Published: Fri 15 Jul 2011 09:51 AM
Exploring The 2011 Referendum on New Zealand's Voting System
Analysis - By Keith Rankin.
The referendum accompanying the 2011 general election should be understood as a decision between two broad choices: a 'multi-party proportional representation' versus a 'two-party, winner bonus' system. MMP (mixed member proportional) and STV (single transferable voting) are examples of multi-party proportional representation; FPP (first past the post), SM (supplementary member) and PV (preferential voting) are examples of 'two-party, winner bonus' systems.
Voting should be very easy for supporters of multi-party proportional representation: one tick for MMP, and the other tick for STV. Supporters of two-party winner bonus systems will, on the other hand, vote against MMP and choose between FPP, SM or PV.
Because the choice of alternative systems will be carried out using FPP voting, the winning post for the alternative system vote will probably be 40%, as it typically is most electorate and mayoral elections carried out under the FPP system. Thus, even if only 40% of people vote for MMP in the first question, if they all also vote STV in the second question, then the 2014 referendum will be a simple run-off between MMP and STV.

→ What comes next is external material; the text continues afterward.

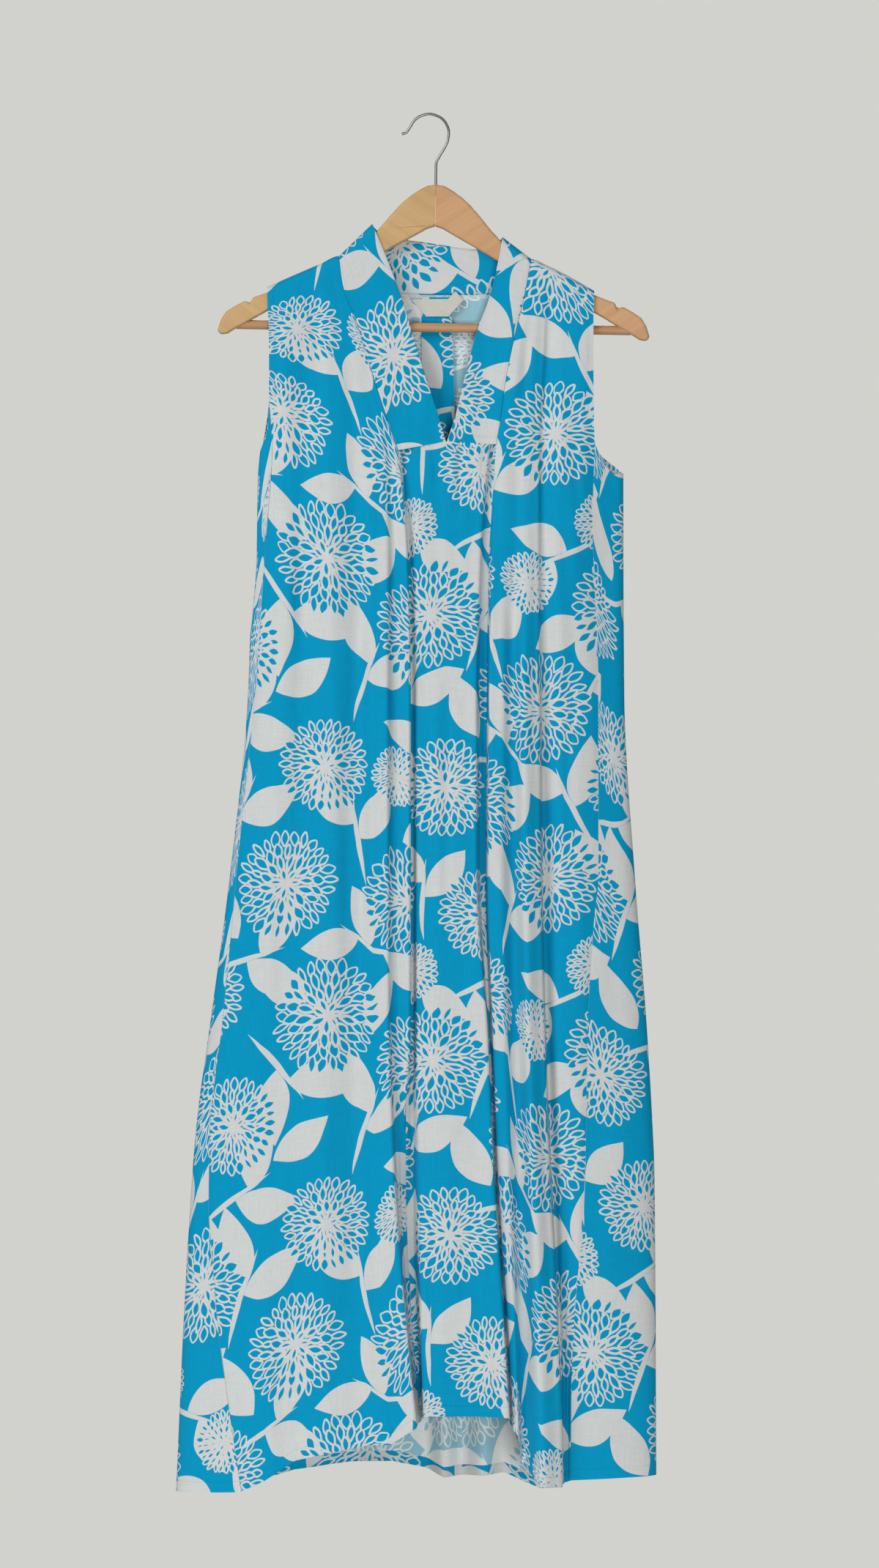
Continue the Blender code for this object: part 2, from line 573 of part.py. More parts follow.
def standing_collar(name, finish):
    """The collar round the back of the neck, from shoulder to shoulder."""
    columns = [curve([(row[0], row[i]) for row in COLLAR]) for i in range(1, 5)]
    grid = []
    for c in range(COLLAR_CELLS + 1):
        up = c / COLLAR_CELLS
        row = []
        for share in COLLAR_COLUMNS:
            seam_x, seam_z, top_x, top_z = (read(share) for read in columns)
            seam = Vector((seam_x, 0, seam_z))
            edge = Vector((top_x, 0, top_z))
            point = (seam + (edge - seam).normalized() * COLLAR_GAP).lerp(edge, up)
            below = COLLAR[0][2] - seam_z if share < 0.5 else COLLAR[-1][2] - seam_z
            below = max(below, min(share, 1 - share) * COLLAR_SHOULDER_SLOPE)
            point.y = max(RIDGE_HALF_GAP, back_depth(point.z) * ridge(below))
            row.append(point)
        grid.append(row)
    sheet(name, grid, BAND, (0, 1, 0), finish)


def facing_strip(name, finish):
    """The strip down the inside of the centre back: the back's own face, moved in past its wall."""
    left = curve(STRIP_LEFT)
    right = curve(STRIP_RIGHT)
    grid = []
    for r in range(STRIP_ROWS + 1):
        z = mix(STRIP_TOP, STRIP_FOOT, r / STRIP_ROWS)
        row = []
        for c in range(STRIP_CELLS + 1):
            x = mix(left(z), right(z), c / STRIP_CELLS)
            row.append(Vector((x, back_y(x, z, 0, SHOULDER_ROUND) - CLOTH - SEAM_GAP, z)))
        grid.append(row)
    sheet(name, grid, STRIP, (0, 1, 0), finish)


def outline_slab(name, outline, thickness, finish):
    """A flat slab of the outline (across, height) in millimetres, its thickness even about Y = 0."""
    flat = bpy.data.curves.new(name, "CURVE")
    flat.dimensions = "2D"
    flat.fill_mode = "BOTH"
    flat.extrude = thickness / 2 * MM
    line = flat.splines.new("POLY")
    line.points.add(len(outline) - 1)
    for point, (x, z) in zip(line.points, outline):
        point.co = (x * MM, z * MM, 0.0, 1.0)
    line.use_cyclic_u = True
    guide = bpy.data.objects.new(name + "_outline", flat)
    parts.objects.link(guide)
    bpy.context.view_layer.update()
    graph = bpy.context.evaluated_depsgraph_get()
    mesh = bpy.data.meshes.new_from_object(guide.evaluated_get(graph))
    body = bmesh.new()
    body.from_mesh(mesh)
    bmesh.ops.remove_doubles(body, verts=body.verts[:], dist=MERGE_DISTANCE * MM)
    body.to_mesh(mesh)
    body.free()
    bpy.data.objects.remove(guide)
    piece = placed(name, mesh, finish)
    piece.rotation_euler.x = math.pi / 2
    return piece


def label(name, finish):
    piece = outline_slab(name, LABEL_OUTLINE, LABEL, finish)
    depth = back_depth(LABEL_OUTLINE[0][1]) - CLOTH - STRIP - 2 * SEAM_GAP - LABEL_GAP - LABEL / 2
    piece.location.y = depth * MM
    return piece


def rod(name, length, radius, vertices=ROD_SIDES):
    bpy.ops.mesh.primitive_cylinder_add(vertices=vertices, radius=radius * MM, depth=length * MM)
    piece = bpy.context.object
    piece.name = name
    for collection in piece.users_collection:
        collection.objects.unlink(piece)
    return piece


def cutter(piece):
    cutters.objects.link(piece)
    piece.hide_render = True
    piece.display_type = "WIRE"
    return piece


def cut(piece, tool, name):
    hole = piece.modifiers.new(name, "BOOLEAN")
    hole.operation = "DIFFERENCE"
    hole.object = tool


def round_edges(arm):
    """Rounds the edges of an arm and leaves the face where it meets the other arm square."""
    body = bmesh.new()
    body.from_mesh(arm.data)
    weight = body.edges.layers.float.new("bevel_weight_edge")
    for edge in body.edges:
        at_joint = all(abs(vert.co.x) < HANGER_EDGE * MM for vert in edge.verts)
        sharp = edge.calc_face_angle() > math.radians(EDGE_ANGLE)
        edge[weight] = float(sharp and not at_joint)
    body.to_mesh(arm.data)
    body.free()
    edges = arm.modifiers.new("Rounded edges", "BEVEL")
    edges.width = HANGER_EDGE * MM
    edges.segments = EDGE_SEGMENTS
    edges.limit_method = "WEIGHT"


def hanger(wood_left, wood_right, wood_bar, chrome):
    """Two wooden arms butted at the middle, the bar between their tips and the wire hook."""
    frame = bpy.data.objects.new("hanger_frame", None)
    frame.location = (SHAFT_X * MM, 0, HANGER_TOP * MM)
    frame.rotation_euler.y = math.radians(HANGER_TILT)
    parts.objects.link(frame)

    socket = cutter(rod("bar_socket", 2 * (BAR_HALF + SEAM_GAP), BAR_RADIUS + SEAM_GAP))
    socket.rotation_euler.y = math.pi / 2
    socket.location.z = -BAR_DROP * MM
    socket.parent = frame
    drill = cutter(rod("hook_drill", 2 * (SHAFT_DEPTH + SEAM_GAP), WIRE_RADIUS + SEAM_GAP, DRILL_SIDES))
    drill.location = (SHAFT_X * MM, 0, HANGER_TOP * MM)

    for name, side, finish in (("hanger_arm_left", -1, wood_left), ("hanger_arm_right", 1, wood_right)):
        outline = [(side * x, z - HANGER_TOP) for x, z in ARM]
        arm = outline_slab(name, outline, HANGER_THICK, finish)
        arm.parent = frame
        round_edges(arm)
        cut(arm, socket, "Bar socket")
        cut(arm, drill, "Hook hole")

    bar = rod("hanger_bar", 2 * BAR_HALF, BAR_RADIUS)
    parts.objects.link(bar)
    bar.rotation_euler.y = math.pi / 2
    bar.location.z = -BAR_DROP * MM
    bar.parent = frame
    bar.data.materials.append(wood_bar)

    wire = bpy.data.curves.new("hook", "CURVE")
    wire.dimensions = "3D"
    wire.bevel_depth = WIRE_RADIUS * MM
    wire.bevel_resolution = WIRE_RESOLUTION
    wire.use_fill_caps = True
    along = [0.0]
    for (x0, z0), (x1, z1) in zip(HOOK, HOOK[1:]):
        along.append(along[-1] + math.hypot(x1 - x0, z1 - z0))
    across = curve(list(zip(along, [x for x, _ in HOOK])))
    height = curve(list(zip(along, [z for _, z in HOOK])))
    line = wire.splines.new("POLY")
    line.points.add(HOOK_STEPS)
    for i, point in enumerate(line.points):
        at = along[-1] * i / HOOK_STEPS
        point.co = ((SHAFT_X + across(at)) * MM, 0, height(at) * MM, 1.0)
    hook = bpy.data.objects.new("hook", wire)
    hook.data.materials.append(chrome)
    parts.objects.link(hook)


def dress(cloth, stitched, ribbon):
    front_panel("front_left", "left_side", FRONT_LEFT, "left_princess", shoulder_height, cloth)
    front_panel("front_centre", "left_princess", FRONT_CENTRE, "right_princess", band_foot_height, cloth)
    front_panel("front_right", "right_princess", FRONT_RIGHT, "right_side", shoulder_height, cloth)
    side_panel("side_left", "left_side", left_outline, "left_back", LEFT_ARMHOLE_FOOT, cloth)
    side_panel("side_right", "right_side", right_outline, "right_back", RIGHT_ARMHOLE_FOOT, cloth)
    back_panel("back_left", "left_back", BACK_LEFT, "centre_back", cloth)
    back_panel("back_right", "centre_back", BACK_RIGHT, "right_back", cloth)
    neckband("neckband_left", "left_princess", LEFT_BAND_EDGE, stitched)
    neckband("neckband_right", "right_princess", RIGHT_BAND_EDGE, stitched)
    standing_collar("collar_back", stitched)
    facing_strip("back_facing", cloth)
    label("label", ribbon)


for old in list(bpy.data.objects):
    bpy.data.objects.remove(old, do_unlink=True)
parts = bpy.data.collections.new("dress_on_hanger")
cutters = bpy.data.collections.new("cutters")
bpy.context.scene.collection.children.link(parts)
bpy.context.scene.collection.children.link(cutters)

dress(
    material("printed cloth", (0.002, 0.33, 0.60), 0.85),
    material("neckband cloth", (0.002, 0.30, 0.56), 0.85),
    material("label ribbon", (0.72, 0.68, 0.60), 0.7),
)
hanger(
    material("left arm wood", (0.66, 0.42, 0.19), 0.45),
    material("right arm wood", (0.68, 0.38, 0.17), 0.45),
    material("bar wood", (0.57, 0.32, 0.15), 0.5),
    material("chrome wire", (0.75, 0.75, 0.76), 0.15, 1.0),
)
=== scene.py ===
"""Looks of the sleeveless dress on its wooden hanger.

Each piece of cloth is a thin shell, lofted between the same seams and folds as its solid in the frame, with finer
rows, the small creases of hanging cloth, its print, weave and stitches. Tables are in millimetres in the frame's
axes: the origin is under the hook's crown, +Z is up and the front faces -Y. Shader sizes are in metres of flat cloth.
"""

import math
from collections import namedtuple

import bmesh
import bpy
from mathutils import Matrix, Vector, noise


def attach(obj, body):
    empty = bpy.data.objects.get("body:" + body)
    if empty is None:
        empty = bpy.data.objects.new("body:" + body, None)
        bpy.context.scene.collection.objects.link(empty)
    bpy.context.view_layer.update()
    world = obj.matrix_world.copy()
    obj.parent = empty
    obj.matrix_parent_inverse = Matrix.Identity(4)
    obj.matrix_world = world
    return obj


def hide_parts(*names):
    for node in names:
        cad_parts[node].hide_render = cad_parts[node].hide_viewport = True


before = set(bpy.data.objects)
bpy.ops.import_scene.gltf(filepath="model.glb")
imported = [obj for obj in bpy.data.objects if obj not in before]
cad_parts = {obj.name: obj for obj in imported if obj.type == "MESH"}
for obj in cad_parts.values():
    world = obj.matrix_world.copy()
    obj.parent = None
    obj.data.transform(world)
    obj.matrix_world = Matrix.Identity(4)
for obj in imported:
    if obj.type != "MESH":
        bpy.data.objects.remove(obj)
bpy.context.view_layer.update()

MM = 0.001

# Walls of the pieces
CLOTH = 0.7
BAND = 1.7
STRIP = 0.6
RIBBON = 0.5
SEAM_GAP = 0.1
COLLAR_GAP = 0.1
FOLD_SPACING = 1.3
FOLD_START = 12.0
SHOULDER_ROUND = 7.0
RIDGE_HALF_GAP = 0.4
EDGE_ROUNDNESS = 2.2
ARMHOLE_CLOSES_OVER = 110.0
COLLAR_SHOULDER_SLOPE = 200.0
SOLID_CLOTH = 1.6
SOLID_SEAM_GAP = 0.3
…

Clearly the vote MMP campaign should feature a simple "two tick" message: a tick for MMP and a tick for STV.
I am a supporter of multi-party proportional representation, for four main reasons.
First, I believe that legislation should be passed only when supported by a combination of parties that together represent more than 50% of voters. Further, political deals should be done in the open, between parties, rather than in the back-rooms between factions of parties that govern without majority support. (It is very rare in the history of any open democracy for a single party to gain more than 50% popular support. The United States has the appearance of majority support in each of its houses only because it has such a tight two-party system.)
Second, the median voter should determine the outcome; not the median electorate, nor the boundaries commission. In New Zealand in the two-party FPP eras (1890-1905; 1931-1993), in most cases the median voter did not vote for the conservative option. Yet commonly – at least in the 1949-93 era, the median electorate returned a conservative MP. This is why most National and Act activists favour two-party electorate-based systems over proportional systems. The elections of 1954, 1966, 1969, 1978, 1981 and 1993 would almost certainly have yielded a centre-left government had a proportional system been in place. There is probably no case of the reverse, with the possible if unlikely exception of 1957.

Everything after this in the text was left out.